RAW DATA.
########

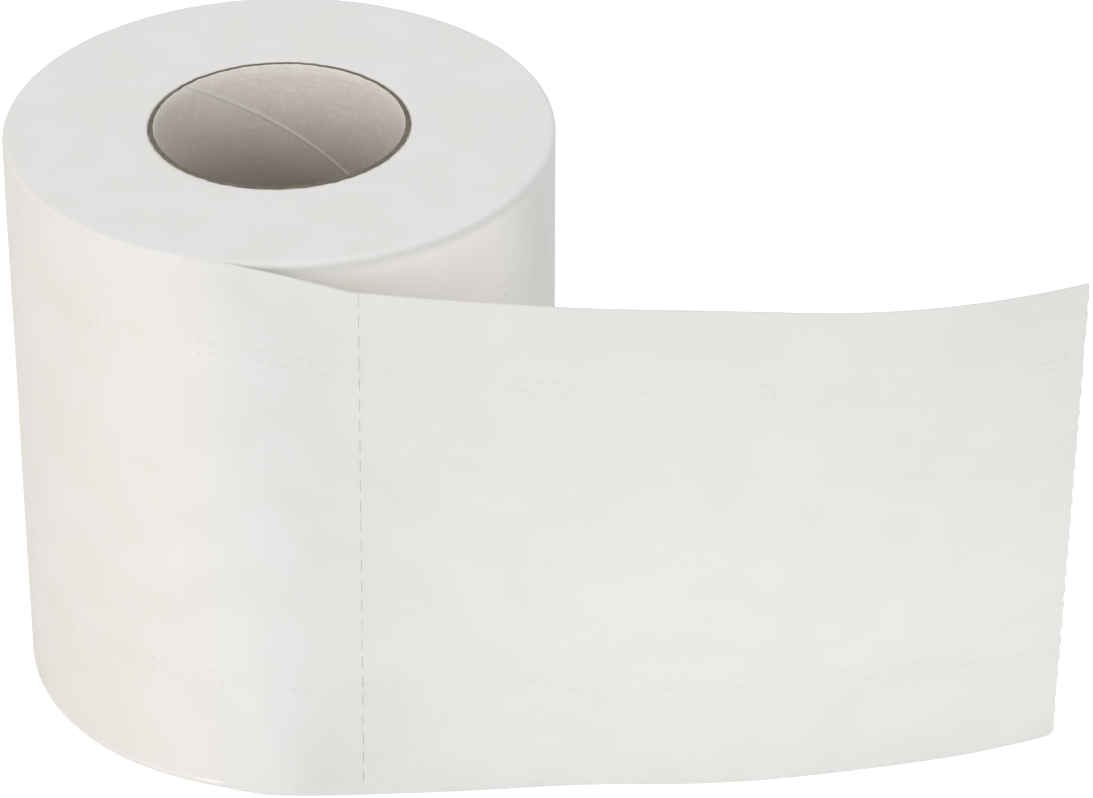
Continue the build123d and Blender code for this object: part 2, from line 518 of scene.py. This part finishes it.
# the spiral-wound board tube, sawn off at both ends
core = {
    "inner": 20.0 * mm,
    "columns": 360,
    "ragged": 0.09 * mm,
    "girth": 2 * math.pi * 20.0 * mm,
    "helixRise": 85 * mm,
    "helixPhase": 99.0 / 85 - 136.5 / 360,
    "seamWidth": 0.7 * mm,
    "board": "#f7f2ec",
    "speck": "#e8e1d9",
    # painted shade deep inside the tube, and how far in it reaches
    "deep": "#bfbcb8",
    "deepReach": 30 * mm,
    "seam": "#f0ece5",
    "lip": "#f0ece5",
    "cut": "#827b70",
    "cutSpeck": "#5f594f",
}


def buildCore():
    outer = coreHigh.x
    inner = core["inner"]
    top = coreHigh.z
    profile = [(outer, 0.0), (outer, top / 2), (outer, top - 0.12 * mm), (outer - 0.15 * mm, top)]
    profile += [(inner + 0.45 * mm, top - 0.05 * mm), (inner + 0.1 * mm, top)]
    profile += [(inner, top - 0.15 * mm)]
    profile += [(inner, top - (top - 0.3 * mm) * i / 40) for i in range(1, 40)]
    profile += [(inner, 0.15 * mm), (inner + 0.1 * mm, 0.0), (inner + 0.45 * mm, 0.05 * mm)]
    columns = core["columns"]
    points = []
    for r, z in profile:
        row = []
        for j in range(columns):
            angle = 2 * math.pi * j / columns
            fray = noise.noise(Vector((math.cos(angle) * 14, math.sin(angle) * 14, z * 40)))
            nearEnd = z > top - 0.3 * mm or z < 0.3 * mm
            level = z + (core["ragged"] * fray if nearEnd else 0.0)
            reach = r + (0.05 * mm * fray if nearEnd and r < outer else 0.0)
            row.append((reach * math.cos(angle), reach * math.sin(angle), level))
        points.append(row)

    def run(i, j):
        r, z = profile[i % len(profile)]
        return (2 * math.pi * j / columns * inner, z)

    piece = gridMesh("coreTube", points, run, closedColumns=True, closedRows=True)
    cutRows = {2, 3, 4, len(profile) - 2, len(profile) - 1}
    for index, face in enumerate(piece.data.polygons):
        face.material_index = 1 if index // columns in cutRows else 0
    piece.data.set_sharp_from_angle(angle=math.radians(50))
    return piece


coreTube = buildCore()
print("stage: core tube", len(coreTube.data.polygons), "faces")

woundRoll.data.materials.append(tissuePaper("softTissue", 0.0))
pulledSheet.data.materials.clear()
pulledSheet.data.materials.append(tissuePaper("thinTissueSheet", 0.34))
coreTube.data.materials.append(cardBoard("greyBoardInner", core["board"], core["speck"], True))
coreTube.data.materials.append(cardBoard("greyBoardCut", core["cut"], core["cutSpeck"], False))

for piece in (woundRoll, pulledSheet, coreTube):
    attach(piece, "root")
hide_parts("paper_web")
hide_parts("paper_web")
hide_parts("core_tube")
print("stage: materials and frame calls")

# plain pale floor, soft studio light
floorMesh = bpy.data.meshes.new("studioFloor")
side = 4.0
floorMesh.from_pydata([(-side, -side, 0), (side, -side, 0), (side, side, 0), (-side, side, 0)], [], [(0, 1, 2, 3)])
floor = bpy.data.objects.new("studioFloor", floorMesh)
bpy.context.scene.collection.objects.link(floor)
material, tree, shader = newMaterial("mattePaleFloor")
shader.inputs["Base Color"].default_value = colour("#fafafa")
shader.inputs["Roughness"].default_value = 1.0
shader.inputs["Specular IOR Level"].default_value = 0.0
seen = addNode(tree, "ShaderNodeLightPath")
lift = addNode(tree, "ShaderNodeMath", {"operation": "MULTIPLY_ADD"}, {0: seen, 1: 0.2, 2: 0.17})
tree.links.new(lift, shader.inputs["Emission Strength"])
shader.inputs["Emission Color"].default_value = (1, 1, 1, 1)
floorMesh.materials.append(material)

world = bpy.data.worlds.new("softStudio")
bpy.context.scene.world = world
world.use_nodes = True
sky = world.node_tree.nodes["Background"]
way = addNode(world.node_tree, "ShaderNodeTexCoord")
spread = addNode(world.node_tree, "ShaderNodeSeparateXYZ", {}, {0: way})
tones = world.node_tree.nodes.new("ShaderNodeValToRGB")
tones.color_ramp.elements[0].color = colour("#dacabe")
tones.color_ramp.elements[1].color = colour("#c2c4c5")
for stop, tone in ((0.22, "#fffefd"), (0.75, "#fcfcfc")):
    tones.color_ramp.elements.new(stop).color = colour(tone)
across = addNode(world.node_tree, "ShaderNodeMapRange", {}, {"Value": spread, "From Min": -1.0, "From Max": 1.0})
world.node_tree.links.new(across, tones.inputs[0])
world.node_tree.links.new(tones.outputs[0], sky.inputs["Color"])
sky.inputs["Strength"].default_value = 0.79

lights = {
    "keySoft": ((-0.35, -1.25, 0.52), 0.6, 3.9, "#ffffff"),
    "topSoft": ((0.1, -0.1, 1.3), 0.9, 2.6, "#ffffff"),
}
for name, (spot, size, power, tone) in lights.items():
    lamp = bpy.data.lights.new(name, "AREA")
    lamp.size = size
    lamp.energy = power
    lamp.color = colour(tone)[:3]
    holder = bpy.data.objects.new(name, lamp)
    holder.location = spot
    holder.rotation_euler = (Vector((0, 0, 0.05)) - Vector(spot)).to_track_quat("-Z", "Y").to_euler()
    bpy.context.scene.collection.objects.link(holder)

view = {
    "lens": 171.27,
    "distance": 0.8553,
    "pitch": math.radians(31.96),
    "roll": math.radians(0.1),
    "aim": Vector((42.63, 0, 48.48)) * mm,
}
forward = Vector((0, math.cos(view["pitch"]), -math.sin(view["pitch"])))
right = Vector((1, 0, 0))
up = right.cross(forward)
turnedRight = right * math.cos(view["roll"]) + up * math.sin(view["roll"])
turnedUp = up * math.cos(view["roll"]) - right * math.sin(view["roll"])
camera = bpy.data.objects.new("camera", bpy.data.cameras.new("camera"))
camera.data.lens = view["lens"]
camera.data.sensor_width = 36
camera.data.sensor_fit = "HORIZONTAL"
camera.data.clip_start = 0.01
turn = Matrix((turnedRight, turnedUp, -forward)).transposed().to_4x4()
camera.matrix_world = Matrix.Translation(view["aim"] - forward * view["distance"]) @ turn
bpy.context.scene.collection.objects.link(camera)
bpy.context.scene.camera = camera
bpy.context.scene.view_settings.view_transform = "Standard"
print("stage: floor, light and camera")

########

JOB. Every line holding "piece" should be copied out.

PROBLEM SOLUTION.
    piece = gridMesh("coreTube", points, run, closedColumns=True, closedRows=True)
    for index, face in enumerate(piece.data.polygons):
    piece.data.set_sharp_from_angle(angle=math.radians(50))
    return piece
for piece in (woundRoll, pulledSheet, coreTube):
    attach(piece, "root")